Speaker
Description
JWST and HST in space and sensitive (sub)millimetre interferometers on the ground have transformed our view of distant galaxies from faint fuzzy blobs to rich resolved information across the electromagnetic spectrum, tracing young and old stars, ionised gas and dust. This introduces the exciting prospect of finally uncovering where and how the build-up of stars proceeded “within” galaxies, and how the relative distribution of stars and obscuring dust clouds changed over time. Dust is an important ingredient to the star formation cycle, but its attenuating effects on light have also long plagued efforts to reconstruct galaxies' growth histories. Long-wavelength sensitivity promises to overcome these hurdles, but with better data comes a need for better modelling tools too. 3D radiative transfer represents a powerful technique capable of translating in a self-consistent, physically motivated manner the characteristics of an input model galaxy to what an observer would see with the aforementioned telescopes.

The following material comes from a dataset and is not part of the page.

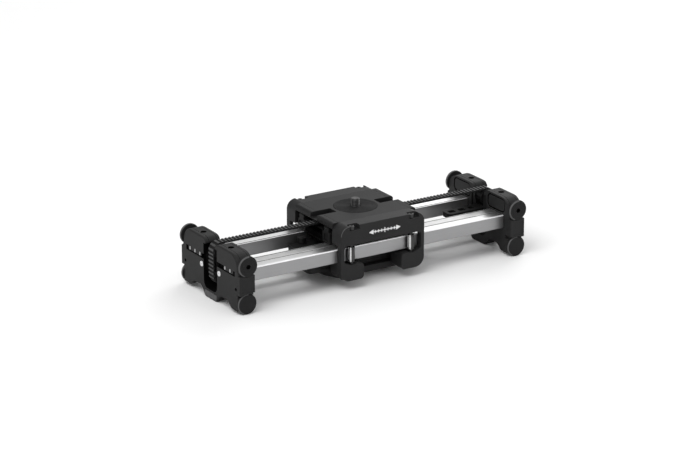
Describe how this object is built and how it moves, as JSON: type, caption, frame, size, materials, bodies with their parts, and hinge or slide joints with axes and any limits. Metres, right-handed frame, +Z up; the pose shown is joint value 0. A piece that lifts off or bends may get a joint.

Ideally, one would like to turn this process around and constrain what family of model galaxies (i.e., what amounts, characteristics and distributions of stars and dust) would reproduce the observations in hand. Computational cost however renders such exercise unfeasible. This project will employ machine learning techniques to develop an emulator capable of mimicking particular functionality of a 3D radiative transfer code in a fraction of the time, and embed it in a statistical framework to enable simultaneous modelling of resolved galaxy information across the electromagnetic spectrum. We will validate the tool on galaxy simulations, and apply it to galaxy observations.